4. Experimental Results

The method was evaluated on three challenging, high-dimensional benchmarks with extreme sparsity (0.1%–0.44% spatial coverage, 0.2%–5% temporal coverage):

Kolmogorov Flow: Turbulent flow with uncertain viscosity (Reynolds number).
Tsunami Modeling: Shallow water equations with uncertain initial conditions (earthquake location).
Atmospheric Modeling: Global atmospheric dynamics with uncertain forcing terms.

Performance Metrics:

Accuracy: LD-EnSF achieved the lowest Relative RMSE among all compared methods (EnSF, Latent-EnSF, LETKF, 4DEnVar).
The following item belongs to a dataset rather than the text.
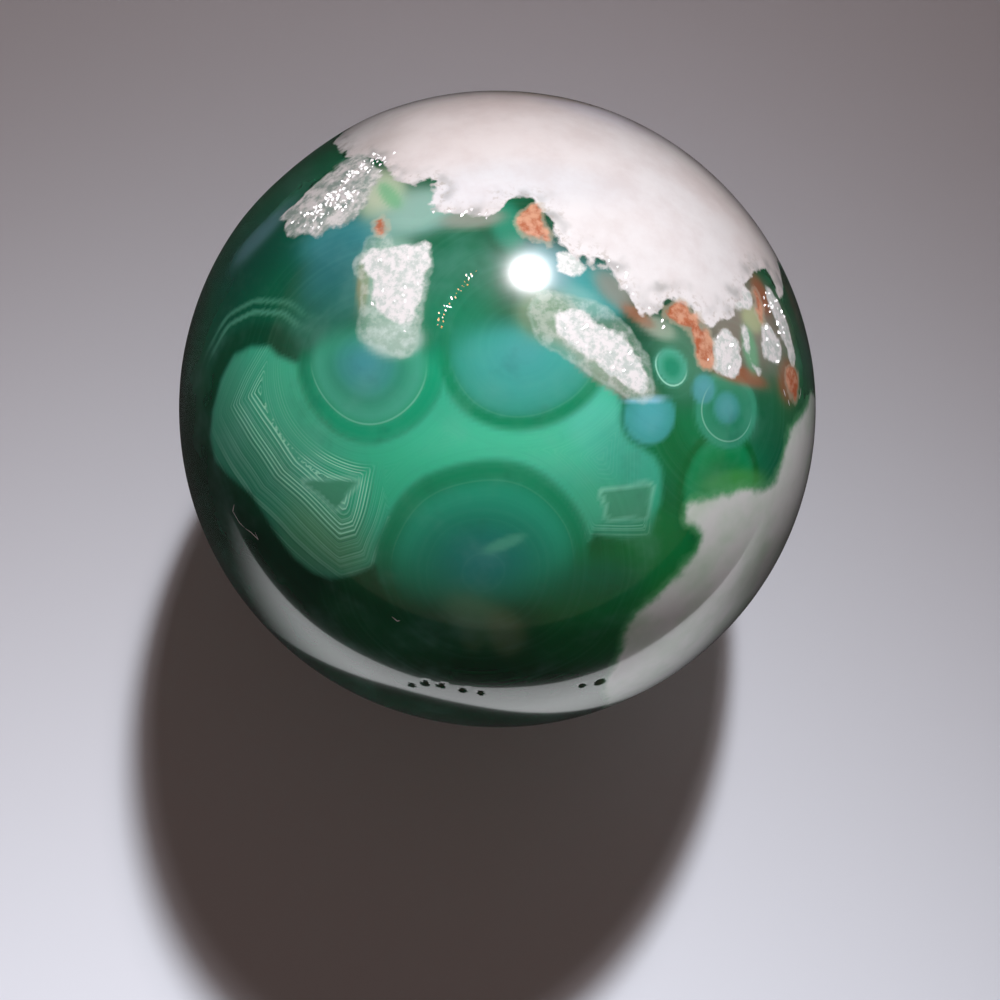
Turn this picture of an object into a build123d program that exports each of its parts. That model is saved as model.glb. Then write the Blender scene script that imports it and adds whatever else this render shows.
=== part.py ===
from build123d import *

import os
from math import cos, radians, sin

# A polished ball of flower agate, ground and lapped from one lump of chalcedony.
# The origin is the ball's centre, and +Z points up, out of the side that shows the open
# bands and the white flowers. The pitted edge of that side faces -Y.
# Sizes are in millimetres. Directions are in degrees: azimuth turns from +X towards +Y,
# and elevation rises from the XY plane.

# Overall size
ball_diameter = 60.0

# The shallow face that hand lapping left a little flatter than the rest of the ball
flat_face_curvature_radius = 46.0
flat_face_depth = 0.6
flat_face_azimuth = 130.0
flat_face_elevation = 26.0

# Open pits in the polish, low on the front: one large and a scatter of small ones
large_pit_mouth_diameter = 1.1
large_pit_depth = 0.35
large_pit_azimuth = -71.0
large_pit_elevation = 22.0

small_pit_mouth_diameter = 0.5
small_pit_depth = 0.16
small_pit_directions = [
    (-74.5, 23.0),
    (-93.5, 24.5),
    (-97.0, 25.0),
    (-101.0, 25.5),
    (-104.0, 25.0),
    (-106.5, 23.0),
]

ball_radius = ball_diameter / 2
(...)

For example, in the atmospheric case with 10% noise, it maintained ~5% error while LETKF diverged.
Efficiency:
- Speedup: LD-EnSF was $2 \times 10^5$ to $5 \times 10^5$ times faster than full-order methods (LETKF/EnSF) and significantly faster than Latent-EnSF.
- Latent Dimension: Reduced dimensionality from ~400–500 (in Latent-EnSF) to 10–52 dimensions, drastically reducing computational load.
Robustness: The method remained stable and accurate under high noise levels (up to 20%), non-Gaussian noise, and irregular observation locations.
Parameter Estimation: Successfully estimated uncertain parameters (e.g., forcing amplitude, initial bump location) alongside the state, a task where standard EnSF fails due to lack of direct observation.

5. Significance

Scalability: By decoupling the assimilation process from the full-order physics simulator, LD-EnSF makes high-dimensional, nonlinear DA feasible for resource-constrained or real-time scenarios (e.g., tsunami early warning, weather forecasting).
Handling Sparsity: The combination of latent dynamics and LSTM encoding effectively mitigates the "vanishing gradient" problem of score-based filters in sparse observation regimes.
Joint Inference: The ability to simultaneously infer states and parameters within a unified latent framework offers a powerful tool for inverse problems in geophysics and fluid dynamics.
Future Impact: This work bridges the gap between deep learning surrogates and rigorous Bayesian filtering, paving the way for "digital twin" applications where rapid, accurate updates of complex physical systems are required.